Aumentano le diseguaglianze
La pandemia ha accentuato le disuguaglianze: di genere, tra Nord e Sud e in relazione al livello di istruzione acquisito. Possedere un titolo di studio più elevato aumenta la partecipazione e le probabilità di essere occupati (rappresenta un’assicurazione contro la disoccupazione e l’inattività), in particolare per le donne. Inoltre al possesso di un titolo di studio più elevato si associano in media vantaggi significativi anche dal punto di vista retributivo. Le limitazioni alle attività economiche, agli spostamenti e alla socialità dovute alle misure di contrasto alla pandemia nel 2020 hanno avuto effetti sull’occupazione molto eterogenei fra i settori di attività economica.

Un Paese impoverito
Il Rapporto Istat fotografa un Paese impoverito dalla crisi, segnato da profonde diseguaglianze, anche se a partire dal primo trimestre 2021 ha già mostrato primi segnali di ripresa, in modo più accentuato rispetto al resto dell’Europa. Un Paese, tra l’altro, che a causa della pandemia ha vissuto un processo di digitalizzazione accelerata, che ha fatto in parte recuperare il gap accumulato con il resto d’Europa. La recessione globale è stata violenta e di breve durata, con un rimbalzo favorito dalle misure di sostegno e una ripresa dell’attività economica in tutte le principali economie. Il Pil italiano, dopo la caduta dell’anno passato (-8,9%) dovuta essenzialmente al crollo della domanda interna, è previsto in rialzo del 4,7% nel 2021.

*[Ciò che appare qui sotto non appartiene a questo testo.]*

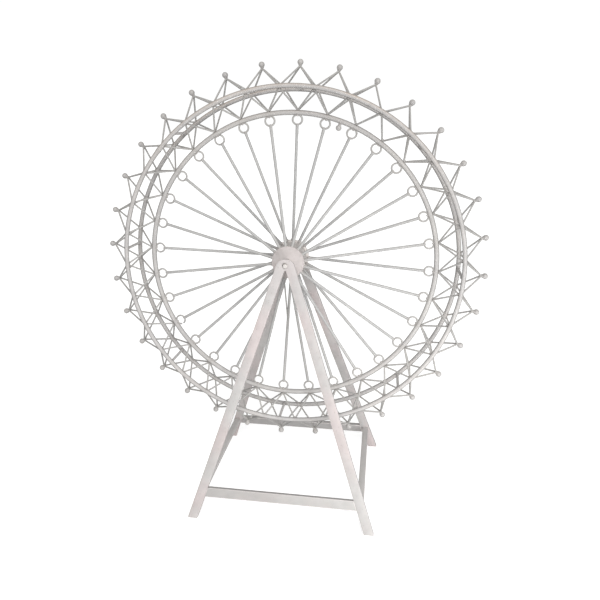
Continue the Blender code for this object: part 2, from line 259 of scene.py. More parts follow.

La caduta della retribuzioni
Gli effetti della crisi hanno determinato nel 2020 una caduta complessiva del monte retributivo del 7,6%. L’intensità del calo è stata massima nel secondo trimestre, ma all’inizio di quest’anno si è osservata una lieve crescita tendenziale (+0,7%). Le difficoltà causate dalla crisi sanitaria hanno pesato ovviamente anche sull’attività negoziale dei sindacati. Nel corso del 2020 sono stati rinnovati solo 8 contratti collettivi nazionali a fronte dei 49 scaduti (che corrispondono all’80,2% del monte retributivo totale). Ne è risultata una crescita delle retribuzioni contrattuali orarie dello 0,6%, in rallentamento rispetto all’anno precedente.

Timida ripresa
A partire dallo scorso febbraio l’impatto della crisi è stato meno intenso, anche se la domanda di lavoro è rimasta debole. Il tasso di occupazione (15-64 anni), sceso di 1,7 punti percentuali tra febbraio e aprile 2020 (al 57,0%), ha raggiunto il minimo a gennaio 2021 (56,5%) per poi risalire fino al 57,2% a maggio. La crisi sanitaria ha penalizzato particolarmente i settori a prevalenza femminile. Di conseguenza le donne hanno sperimentato una diminuzione marcata dell’occupazione nel 2020, ma hanno beneficiato di più del recente recupero. Nel caso dei giovani, più frequentemente dipendenti a termine soprattutto nel settore terziario, il calo dell’occupazione nei primi mesi della pandemia è stato particolarmente marcato e, nonostante la dinamica molto positiva registrata nei primi mesi del 2021, lo svantaggio rispetto alle altre età è molto ampio.